The fact that prosecutors didn’t always win DUI cases with old-fashioned proof of impaired driving (particularly when the driver was driving normally) was an impetus for the 0.08 laws, leading to the arrest of drivers who might pose an elevated risk of unsafe driving even if they are driving well. Prosecutors have no similar fallback law when it comes to prosecuting cases of stoned driving, and that means they might lose cases when the driver recently smoked marijuana but was not driving erratically. Whether that is good or bad is a matter of perspective.
Field Sobriety Tests
Most traffic officers are trained to use three field sobriety tests to decide whether to arrest a driver for DUI (or, in some cases, to administer a preliminary breath test). According to NHTSA, failing the three tests makes it probable that a driver has a blood alcohol concentration of 0.08% or higher. Courts generally accept NHTSA’s claim, despite the dubious science that underlies it and the subjective nature of the tests.
Field sobriety tests require an officer to assess a driver’s balance and ability to follow directions while walking in a straight line (the “walk-and-turn” test) and while standing on one leg (the “one leg stand” test) — tasks that are never performed while driving.
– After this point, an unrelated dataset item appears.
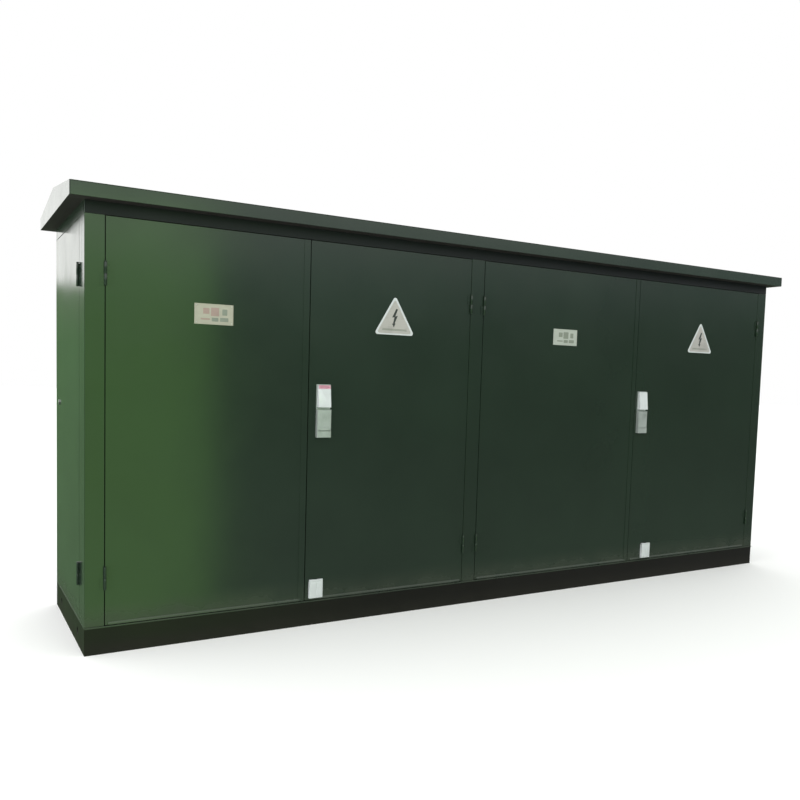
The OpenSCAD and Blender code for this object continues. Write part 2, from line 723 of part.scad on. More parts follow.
// Housing of the ring main switchgear, open at the front and in its floor
module hv_cubicle() color(grey) {
    span([hv_x0, hv_y0 + 20, floor_z], [hv_x0 + 2, hv_y1, hv_top]);
    span([hv_x1 - 2, hv_y0 + 20, floor_z], [hv_x1, hv_y1, hv_top]);
    span([hv_x0 + 2, hv_y1 - 2, floor_z], [hv_x1 - 2, hv_y1, hv_top]);
    difference() {
        span([hv_x0 + 2, hv_y0 + 20, hv_top - 2], [hv_x1 - 2, hv_y1 - 2, hv_top]);
        for (k = [0:2])
            translate([cable_x(k), cable_y, hv_top - 3]) cylinder(r = cable_r + 2, h = 4);
    }
}

// Front covers: cable compartment, operating panel and fuse door
module hv_covers() color("#c9cdc9") {
    w = hv_x1 - hv_x0;
    span([hv_x0, hv_y0, floor_z], [hv_x1, hv_y0 + 20, 700]);
    difference() {
        span([hv_x0, hv_y0, 704], [hv_x1, hv_y0 + 20, 1296]);
        for (x = [0.3, 0.7])
            translate([hv_x0 + x * w, hv_y0 - 1, 1010]) rotate([-90, 0, 0])
                cylinder(r = knob_r + 0.06, h = 22);
    }
    difference() {
        span([hv_x0, hv_y0, 1300], [hv_x1, hv_y0 + 20, hv_top]);
        for (i = [-1:1])
            translate([(hv_x0 + hv_x1) / 2 + i * fuse_pitch, hv_y0 - 1, 1475]) rotate([-90, 0, 0])
                cylinder(r = 50, h = 22);
    }
}

module hv_gas_tank() color(steel)
    span([hv_x0 + 2, hv_y0 + 220, 760], [hv_x1 - 2, hv_y1 - 60, hv_gas_z]);

// Fuse canisters with pull caps
module hv_fuses() color("#7c2f22")
    for (i = [-1:1]) translate([(hv_x0 + hv_x1) / 2 + i * fuse_pitch, hv_y0 - 24, 1475]) rotate([-90, 0, 0]) {
        cylinder(r = 50, h = 620);
        translate([-8, -42, -20]) cube([16, 84, 20]);
    }

// Rotary operating knob of the switchgear
module rotary_knob(r) {
    translate([0, 0, -90]) cylinder(r = r, h = 90);
    cylinder(r = r + 14, h = 12);
    translate([-9, -r - 10, 12]) cube([18, 2 * r + 20, 26]);
}

module hv_knob() color(dark)
    translate([hv_x0 + 0.3 * (hv_x1 - hv_x0), hv_y0 - 1, 1010]) rotate([90, 0, 0]) rotary_knob(knob_r);

module hv_earth_knob() color("#b3261e")
    translate([hv_x0 + 0.7 * (hv_x1 - hv_x0), hv_y0 - 1, 1010]) rotate([90, 0, 0]) rotary_knob(knob_r);

// High-voltage cables from the top of the gas tank over to the transformer's bushings
module hv_cables() color("#8a2b20")
    for (k = [0:2]) {
        x0 = cable_x(k);
        x1 = tank_x + bushing_x[k];
        run_z = cable_z + k * 60;
        translate([x0, cable_y, hv_gas_z]) cylinder(r = cable_r, h = run_z - bend_r - hv_gas_z);
        translate([x0 + bend_r, cable_y, run_z - bend_r]) rotate([-90, 180, 0])
            rotate_extrude(angle = 90) translate([bend_r, 0]) circle(r = cable_r);
        translate([x0 + bend_r, cable_y, run_z]) rotate([0, 90, 0])
            cylinder(r = cable_r, h = x1 - x0 - 2 * bend_r);
        translate([x1 - bend_r, cable_y, run_z - bend_r]) rotate([-90, -90, 0])
            rotate_extrude(angle = 90) translate([bend_r, 0]) circle(r = cable_r);
        translate([x1, cable_y, bushing_top]) cylinder(r = cable_r, h = run_z - bend_r - bushing_top);
    }

// Mounting frame, three plates, four meters and the earth bar of the low-voltage board
module lv_board() color(grey) {
    back = lv_y + 4 - butt_gap;
    for (x = [lv_x0, lv_x1 - 40])
        span([x, lv_y + 4, floor_z], [x + 40, lv_y + 44, 2100]);
    for (z = [[420, 700], [760, 1110], [1500, 1800]])
        span([lv_x0, lv_y, z[0]], [lv_x1, back, z[1]]);
    for (i = [0:3])
        span([lv_x0 + 120 + i * 200, lv_y - 30, 1580], [lv_x0 + 216 + i * 200, lv_y, 1676]);
    span([lv_x0, lv_y - 3, 300], [lv_x1, back, 340]);
}

module lv_breakers() color("#3a3d3f") {
    xm = (lv_x0 + lv_x1) / 2;
    difference() {
        span([xm - 170, lv_y - 180, 790], [xm + 170, lv_y, 1150]);
        translate([xm, lv_y - 181, 970]) rotate([-90, 0, 0]) cylinder(r = 12.06, h = 60);
    }
    for (s = [-1, 1])
        difference() {
            span([xm + s * 250 - 70, lv_y - 100, 440], [xm + s * 250 + 70, lv_y, 680]);
            span([xm + s * 250 - 16, lv_y - 101, 520], [xm + s * 250 + 16, lv_y - 60, 600]);
        }
}

module lv_knob() color(dark)
    translate([(lv_x0 + lv_x1) / 2, lv_y - 180, 970]) rotate([90, 0, 0]) {
        translate([0, 0, -50]) cylinder(r = 12, h = 51);
        translate([0, 0, 1]) cylinder(r = 45, h = 12);
        translate([-12, -60, 13]) cube([24, 120, 24]);
    }

module lv_toggle(s) color("#d7d9d6")
    translate([(lv_x0 + lv_x1) / 2 + s * 250, lv_y - 68, 560]) {
        rotate([0, 90, 0]) translate([0, 0, -15]) cylinder(r = 6, h = 30);
        span([-10, -58, -5], [10, 0, 5]);
    }

// Copper bars: a riser on each bushing, a run through the partition and a drop to the breaker
module lv_busbars() color(copper)
    for (k = [0:3]) {
        z = 1500 + k * 70;
        x1 = tank_x + lv_bushing_x[k] + 6;
        drop_x = (lv_x0 + lv_x1) / 2 + 115 - k * 90;
        span([x1, -150, lid_z + lid_t + 110], [x1 + 10, -50, z + 50]);
        span([drop_x, -60, z], [x1 + 10, -50, z + 50]);
        span([drop_x, -70, 1115], [drop_x + 40, -60, z + 50]);
        span([drop_x, lv_y, 1115], [drop_x + 40, -60, 1125]);
    }

base_channels();
floor_plates();
sill_frame();
wall_posts();
wall_rails();
stop_lips();
door_seals();
rear_panels();
right_end_panel();
partitions();
roof_cover();
roof_frame();
frame_hinges();
panel_bolts();
door_leaf(leaf_1);  // door_1_leaf
door_leaf(leaf_2);  // door_2_leaf
door_leaf(leaf_3);  // door_3_leaf
door_leaf(leaf_4);  // door_4_leaf
name_plate(leaf_1);  // name_plate_1
warning_sign(leaf_2);  // warning_sign_2
name_plate(leaf_3);  // name_plate_3
warning_sign(leaf_4);  // warning_sign_4
end_door_leaf();
end_door_latch();
lock_body(leaf_2);  // lock_2_body
lock_cover(leaf_2);  // lock_2_cover
lock_handle(leaf_2);  // lock_2_handle
lock_top_rod(leaf_2);  // lock_2_top_rod
lock_foot_rod(leaf_2);  // lock_2_foot_rod
lock_body(leaf_4);  // lock_4_body
lock_cover(leaf_4);  // lock_4_cover
lock_handle(leaf_4);  // lock_4_handle
lock_top_rod(leaf_4);  // lock_4_top_rod
lock_foot_rod(leaf_4);  // lock_4_foot_rod
foot_bolt(meet_a + foot_offset_left);  // foot_bolt_2
foot_cover(meet_a + foot_offset_left);  // foot_cover_2
foot_bolt(meet_b + foot_offset_right);  // foot_bolt_4
foot_cover(meet_b + foot_offset_right);  // foot_cover_4
tx_tank();
tx_fins();
tx_lid();
tx_core();
tx_windings();
tx_hv_bushings();
tx_lv_bushings();
tx_tap_knob();
tx_fittings();
hv_cubicle();
hv_covers();
hv_gas_tank();
hv_fuses();
hv_knob();
hv_earth_knob();
hv_cables();
lv_board();
lv_breakers();
lv_knob();
lv_toggle(-1);  // lv_toggle_1
lv_toggle(1);  // lv_toggle_2
lv_busbars();
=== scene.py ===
"""Looks of a transformer kiosk: finishes, signs, locks, fittings, studio and camera."""

import json
import logging
import math
from collections.abc import Sequence
from dataclasses import dataclass, field
from enum import Enum

import bmesh
import bpy
from mathutils import Matrix, Vector


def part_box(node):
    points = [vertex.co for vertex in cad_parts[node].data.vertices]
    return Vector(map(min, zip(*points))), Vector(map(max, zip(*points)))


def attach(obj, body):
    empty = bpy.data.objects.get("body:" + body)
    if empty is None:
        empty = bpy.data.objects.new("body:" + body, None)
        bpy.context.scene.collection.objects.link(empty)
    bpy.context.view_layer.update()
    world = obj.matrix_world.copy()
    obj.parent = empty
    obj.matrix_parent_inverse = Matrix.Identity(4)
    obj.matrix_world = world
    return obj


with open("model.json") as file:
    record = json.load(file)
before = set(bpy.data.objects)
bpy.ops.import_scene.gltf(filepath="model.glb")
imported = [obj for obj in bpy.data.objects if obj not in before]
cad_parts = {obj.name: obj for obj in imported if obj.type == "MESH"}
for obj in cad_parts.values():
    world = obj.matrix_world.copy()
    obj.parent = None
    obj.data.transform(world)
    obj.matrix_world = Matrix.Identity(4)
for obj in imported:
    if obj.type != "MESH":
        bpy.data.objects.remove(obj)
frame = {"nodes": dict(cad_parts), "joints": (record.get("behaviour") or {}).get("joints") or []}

LOG = logging.getLogger("kiosk")
MM = 0.001
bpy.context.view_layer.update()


def linear(hex_colour: str) -> tuple[float, float, float, float]:
    """Turns an sRGB hex colour into linear RGBA.

    Args:
        hex_colour: six hex digits after a hash sign.

    Returns:
        The linear red, green, blue and an alpha of one.
    """
    channels = [int(hex_colour[i:i + 2], 16) / 255 for i in (1, 3, 5)]
    curve = [c / 12.92 if c <= 0.04045 else ((c + 0.055) / 1.055) ** 2.4 for c in channels]
    return (*curve, 1.0)


def add_node(tree: bpy.types.NodeTree, kind: str, settings: dict | None = None,
             **inputs: object) -> bpy.types.Node:
    """Adds one shader node, sets it up and links it.

    Args:
        tree: the node tree that gets the node.
        kind: the node's type, without the ShaderNode prefix.
        settings: properties of the node itself.
        **inputs: a value or an output socket for each input. Underscores stand for spaces, and
            a name such as i1 means the input with that number.

    Returns:
        The new node.
    """
    node = tree.nodes.new("ShaderNode" + kind)
    for key, value in (settings or {}).items():
        setattr(node, key, value)
    for key, value in inputs.items():
        numbered = key[0] == "i" and key[1:].isdigit()
        socket = node.inputs[int(key[1:]) if numbered else key.replace("_", " ")]
        if isinstance(value, bpy.types.NodeSocket):
            tree.links.new(value, socket)
        else:
            socket.default_value = value
    return node


def ramp(tree: bpy.types.NodeTree, factor: bpy.types.NodeSocket,
         stops: Sequence[tuple[float, str]]) -> bpy.types.NodeSocket:
    """Adds a colour ramp.

    Args:
        tree: the node tree.
        factor: what drives the ramp.
        stops: position and hex colour of each stop.

    Returns:
        The ramp's colour output.
    """
    node = add_node(tree, "ValToRGB", Fac=factor)
    points = node.color_ramp.elements
    while len(points) < len(stops):
        points.new(0.5)
    for point, (place, colour) in zip(points, stops):
        point.position = place
        point.color = linear(colour)
    return node.outputs["Color"]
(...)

The third test (horizontal gaze nystagmus) asks an officer to decide whether and when the driver’s eyes become jittery as they move from side to side. Those tests were developed to detect a driver’s illegal blood alcohol content and NHTSA has never validated them as proof that a driver is impaired by the consumption of marijuana.
Massachusetts Considers Stoned Driving
Coupled with the odor of marijuana, two of those test results (the one leg stand and the walk-and-turn) were the primary evidence against Thomas Gerhardt. An officer stopped Gerhardt’s car because the taillights were not illuminated. Gerhardt admitted that he smoked marijuana several hours before driving. The recreational consumption of marijuana is legal in Massachusetts.
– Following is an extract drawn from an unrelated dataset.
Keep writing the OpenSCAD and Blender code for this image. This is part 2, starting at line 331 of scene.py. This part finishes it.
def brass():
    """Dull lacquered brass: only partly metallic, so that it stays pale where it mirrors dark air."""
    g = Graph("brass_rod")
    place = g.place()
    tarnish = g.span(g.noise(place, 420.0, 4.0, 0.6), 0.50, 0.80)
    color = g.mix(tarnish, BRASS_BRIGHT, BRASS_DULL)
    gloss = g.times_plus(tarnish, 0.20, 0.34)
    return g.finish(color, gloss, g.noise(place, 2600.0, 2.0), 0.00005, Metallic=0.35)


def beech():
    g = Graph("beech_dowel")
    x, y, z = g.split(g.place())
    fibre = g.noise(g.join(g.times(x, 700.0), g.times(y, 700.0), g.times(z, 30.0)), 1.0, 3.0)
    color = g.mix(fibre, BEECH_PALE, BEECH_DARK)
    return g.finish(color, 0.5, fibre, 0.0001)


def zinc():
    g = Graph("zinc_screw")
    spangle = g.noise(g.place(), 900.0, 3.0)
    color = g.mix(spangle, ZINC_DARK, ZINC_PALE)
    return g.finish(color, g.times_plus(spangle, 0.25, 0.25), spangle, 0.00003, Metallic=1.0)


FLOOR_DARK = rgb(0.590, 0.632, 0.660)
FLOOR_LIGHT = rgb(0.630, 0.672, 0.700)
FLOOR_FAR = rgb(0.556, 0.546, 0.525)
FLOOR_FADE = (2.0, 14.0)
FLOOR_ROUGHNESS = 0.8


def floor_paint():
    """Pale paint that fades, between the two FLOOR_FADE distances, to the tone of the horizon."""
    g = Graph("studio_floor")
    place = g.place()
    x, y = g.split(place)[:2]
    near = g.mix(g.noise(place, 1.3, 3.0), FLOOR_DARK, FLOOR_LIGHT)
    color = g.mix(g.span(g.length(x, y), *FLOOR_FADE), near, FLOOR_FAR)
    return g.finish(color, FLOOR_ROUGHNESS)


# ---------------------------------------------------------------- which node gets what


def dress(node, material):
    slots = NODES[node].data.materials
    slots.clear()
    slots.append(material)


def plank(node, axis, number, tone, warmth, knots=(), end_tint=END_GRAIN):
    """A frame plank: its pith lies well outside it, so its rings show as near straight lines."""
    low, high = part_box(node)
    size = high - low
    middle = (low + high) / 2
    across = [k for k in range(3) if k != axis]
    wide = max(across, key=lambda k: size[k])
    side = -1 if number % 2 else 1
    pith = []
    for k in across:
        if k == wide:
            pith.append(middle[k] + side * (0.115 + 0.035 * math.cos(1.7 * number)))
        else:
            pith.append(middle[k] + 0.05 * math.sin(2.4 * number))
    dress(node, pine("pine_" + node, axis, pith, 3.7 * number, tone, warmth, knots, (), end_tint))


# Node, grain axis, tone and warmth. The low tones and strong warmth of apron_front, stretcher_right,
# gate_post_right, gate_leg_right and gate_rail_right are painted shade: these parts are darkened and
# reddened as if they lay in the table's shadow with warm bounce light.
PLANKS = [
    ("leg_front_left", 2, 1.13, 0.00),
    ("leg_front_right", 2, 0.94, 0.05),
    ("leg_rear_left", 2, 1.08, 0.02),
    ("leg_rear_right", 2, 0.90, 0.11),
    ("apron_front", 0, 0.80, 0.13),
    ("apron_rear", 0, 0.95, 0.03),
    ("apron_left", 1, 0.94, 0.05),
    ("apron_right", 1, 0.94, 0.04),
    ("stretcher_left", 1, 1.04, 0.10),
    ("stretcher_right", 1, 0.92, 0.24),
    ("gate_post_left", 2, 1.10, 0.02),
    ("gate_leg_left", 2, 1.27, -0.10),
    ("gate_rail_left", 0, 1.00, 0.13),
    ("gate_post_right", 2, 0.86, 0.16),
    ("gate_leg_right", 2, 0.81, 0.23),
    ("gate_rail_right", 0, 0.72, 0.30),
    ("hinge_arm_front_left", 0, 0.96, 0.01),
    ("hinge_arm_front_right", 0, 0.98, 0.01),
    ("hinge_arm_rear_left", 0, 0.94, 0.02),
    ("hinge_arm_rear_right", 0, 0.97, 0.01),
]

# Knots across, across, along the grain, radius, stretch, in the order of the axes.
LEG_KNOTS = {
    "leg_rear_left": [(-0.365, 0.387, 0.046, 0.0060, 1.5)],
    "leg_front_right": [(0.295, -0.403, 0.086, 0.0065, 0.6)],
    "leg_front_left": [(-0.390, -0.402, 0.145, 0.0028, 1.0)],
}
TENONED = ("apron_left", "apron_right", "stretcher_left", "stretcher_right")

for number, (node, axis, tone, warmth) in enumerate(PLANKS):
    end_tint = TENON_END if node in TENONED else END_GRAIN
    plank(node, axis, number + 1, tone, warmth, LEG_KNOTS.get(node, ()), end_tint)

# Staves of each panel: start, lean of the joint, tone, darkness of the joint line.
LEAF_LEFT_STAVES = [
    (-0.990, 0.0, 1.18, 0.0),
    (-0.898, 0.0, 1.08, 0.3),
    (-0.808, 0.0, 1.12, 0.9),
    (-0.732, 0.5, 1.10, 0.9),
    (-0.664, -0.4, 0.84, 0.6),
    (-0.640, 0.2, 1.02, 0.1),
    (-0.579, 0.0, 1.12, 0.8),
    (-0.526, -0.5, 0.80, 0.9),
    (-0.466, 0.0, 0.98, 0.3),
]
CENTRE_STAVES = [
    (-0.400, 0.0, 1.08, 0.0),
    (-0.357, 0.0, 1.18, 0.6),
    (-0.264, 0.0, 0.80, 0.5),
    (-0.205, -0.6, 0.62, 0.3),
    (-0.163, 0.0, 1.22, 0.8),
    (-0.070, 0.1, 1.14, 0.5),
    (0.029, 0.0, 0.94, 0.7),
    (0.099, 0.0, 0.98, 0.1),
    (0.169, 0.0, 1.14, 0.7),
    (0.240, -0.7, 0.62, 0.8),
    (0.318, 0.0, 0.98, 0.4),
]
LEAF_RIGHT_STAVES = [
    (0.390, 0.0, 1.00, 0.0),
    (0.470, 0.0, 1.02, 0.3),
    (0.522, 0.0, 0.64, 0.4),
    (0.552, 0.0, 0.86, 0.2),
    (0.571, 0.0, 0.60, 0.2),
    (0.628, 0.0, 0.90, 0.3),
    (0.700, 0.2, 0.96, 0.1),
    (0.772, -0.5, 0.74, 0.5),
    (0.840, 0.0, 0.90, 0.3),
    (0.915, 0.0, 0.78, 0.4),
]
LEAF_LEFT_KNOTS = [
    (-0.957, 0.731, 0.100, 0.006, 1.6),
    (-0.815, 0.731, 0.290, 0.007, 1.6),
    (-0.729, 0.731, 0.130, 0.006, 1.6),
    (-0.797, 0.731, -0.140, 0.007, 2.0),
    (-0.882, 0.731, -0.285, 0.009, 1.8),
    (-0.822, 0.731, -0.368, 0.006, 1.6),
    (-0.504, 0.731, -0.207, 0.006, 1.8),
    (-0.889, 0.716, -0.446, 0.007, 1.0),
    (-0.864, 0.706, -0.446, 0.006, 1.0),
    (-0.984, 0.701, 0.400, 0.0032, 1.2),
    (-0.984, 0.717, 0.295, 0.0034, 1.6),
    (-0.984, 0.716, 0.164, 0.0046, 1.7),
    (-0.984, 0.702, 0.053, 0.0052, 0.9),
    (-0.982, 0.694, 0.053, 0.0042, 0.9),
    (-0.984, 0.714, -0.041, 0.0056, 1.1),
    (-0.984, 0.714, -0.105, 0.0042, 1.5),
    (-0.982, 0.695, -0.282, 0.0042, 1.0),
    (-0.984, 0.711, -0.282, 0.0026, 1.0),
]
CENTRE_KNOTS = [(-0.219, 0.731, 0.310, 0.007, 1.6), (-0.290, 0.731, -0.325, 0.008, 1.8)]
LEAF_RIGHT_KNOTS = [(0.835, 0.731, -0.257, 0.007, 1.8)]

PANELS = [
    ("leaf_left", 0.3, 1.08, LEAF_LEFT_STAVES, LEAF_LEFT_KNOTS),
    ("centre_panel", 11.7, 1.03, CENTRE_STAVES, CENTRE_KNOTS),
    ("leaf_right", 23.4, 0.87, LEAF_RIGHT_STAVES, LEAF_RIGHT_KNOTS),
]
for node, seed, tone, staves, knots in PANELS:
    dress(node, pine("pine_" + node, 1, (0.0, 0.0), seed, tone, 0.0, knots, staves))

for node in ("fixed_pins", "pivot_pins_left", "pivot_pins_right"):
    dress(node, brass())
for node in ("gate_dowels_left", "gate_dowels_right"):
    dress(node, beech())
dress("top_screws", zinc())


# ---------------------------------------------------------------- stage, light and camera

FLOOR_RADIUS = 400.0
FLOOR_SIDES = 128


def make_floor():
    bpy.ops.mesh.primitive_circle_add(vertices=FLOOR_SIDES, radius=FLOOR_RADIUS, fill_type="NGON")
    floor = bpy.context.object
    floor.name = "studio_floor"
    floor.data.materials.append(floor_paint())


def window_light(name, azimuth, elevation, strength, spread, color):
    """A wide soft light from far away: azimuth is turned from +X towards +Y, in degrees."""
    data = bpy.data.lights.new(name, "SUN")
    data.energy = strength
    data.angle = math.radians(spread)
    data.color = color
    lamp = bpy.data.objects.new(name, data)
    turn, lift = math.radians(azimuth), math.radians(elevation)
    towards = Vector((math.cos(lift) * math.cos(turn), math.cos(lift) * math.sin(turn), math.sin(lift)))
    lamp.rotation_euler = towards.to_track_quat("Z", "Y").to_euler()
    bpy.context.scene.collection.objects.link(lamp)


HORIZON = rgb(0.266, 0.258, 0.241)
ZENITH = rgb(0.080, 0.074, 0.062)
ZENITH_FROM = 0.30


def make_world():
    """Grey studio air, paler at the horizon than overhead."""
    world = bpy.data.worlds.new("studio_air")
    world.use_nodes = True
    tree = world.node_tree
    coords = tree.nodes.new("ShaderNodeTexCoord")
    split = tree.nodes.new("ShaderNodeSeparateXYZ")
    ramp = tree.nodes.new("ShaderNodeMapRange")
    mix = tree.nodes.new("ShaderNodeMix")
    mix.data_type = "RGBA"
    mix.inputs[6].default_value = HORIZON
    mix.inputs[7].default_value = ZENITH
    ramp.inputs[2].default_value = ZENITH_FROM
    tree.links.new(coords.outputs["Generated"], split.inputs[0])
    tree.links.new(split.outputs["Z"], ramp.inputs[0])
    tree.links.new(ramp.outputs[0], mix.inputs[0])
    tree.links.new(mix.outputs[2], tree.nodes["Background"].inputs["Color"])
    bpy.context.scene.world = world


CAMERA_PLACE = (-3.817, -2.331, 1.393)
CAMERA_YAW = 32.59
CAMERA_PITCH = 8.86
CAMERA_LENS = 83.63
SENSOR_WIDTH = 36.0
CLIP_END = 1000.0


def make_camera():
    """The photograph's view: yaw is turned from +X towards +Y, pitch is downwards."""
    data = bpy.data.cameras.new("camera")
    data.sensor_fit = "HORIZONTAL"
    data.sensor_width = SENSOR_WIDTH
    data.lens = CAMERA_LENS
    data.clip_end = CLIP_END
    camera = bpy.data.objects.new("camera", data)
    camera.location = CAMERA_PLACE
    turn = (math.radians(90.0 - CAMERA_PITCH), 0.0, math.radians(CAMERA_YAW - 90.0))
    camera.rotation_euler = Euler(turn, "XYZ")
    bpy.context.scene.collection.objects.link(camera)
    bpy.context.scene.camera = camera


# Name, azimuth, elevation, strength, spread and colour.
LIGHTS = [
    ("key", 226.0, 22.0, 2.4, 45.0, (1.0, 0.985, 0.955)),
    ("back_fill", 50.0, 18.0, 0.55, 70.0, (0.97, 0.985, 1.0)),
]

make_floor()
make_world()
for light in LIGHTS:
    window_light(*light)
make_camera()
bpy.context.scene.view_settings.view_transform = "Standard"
The arresting officer claims that Gerhardt could not maintain his balance on one leg for 30 seconds and that he forgot to turn around and repeat the test after walking in a straight line. Gerhardt was charged with driving while impaired despite the absence of evidence of bad driving. The trial judge asked the Massachusetts Supreme Judicial Court to decide whether expert evidence of a driver’s impairment is required to convict a defendant of driving under the influence of marijuana in the absence of erratic driving.
Gerhardt’s lawyer told the state’s highest court that the field sobriety tests have been validated for blood alcohol content but not for driving impairment — a fact that NHTSA’s training manual acknowledges. With no other evidence of impairment, can Gerhardt be prosecuted?
The prosecution argues that studies have validated the field sobriety tests as evidence of impaired driving, but other studies show no correlation between HGN and walk-and-turn performance in test subjects who recently consumed of marijuana. And even NHTSA admits that officers who administer field sobriety tests in controlled laboratory conditions make improper decisions to arrest about 15% to 20% of the time. That might be adequate to establish probable cause for a DUI arrest, but a test with a 20% error rate under controlled conditions should not suffice as proof beyond a reasonable doubt of impaired driving.
The Massachusetts Supreme Judicial Court will be challenged to establish a standard of proof for a charge of driving under the influence of marijuana when there is no evidence of bad driving. As states increasingly legalize use of the drug, the court’s decision may influence the reasoning of appellate courts across the nation.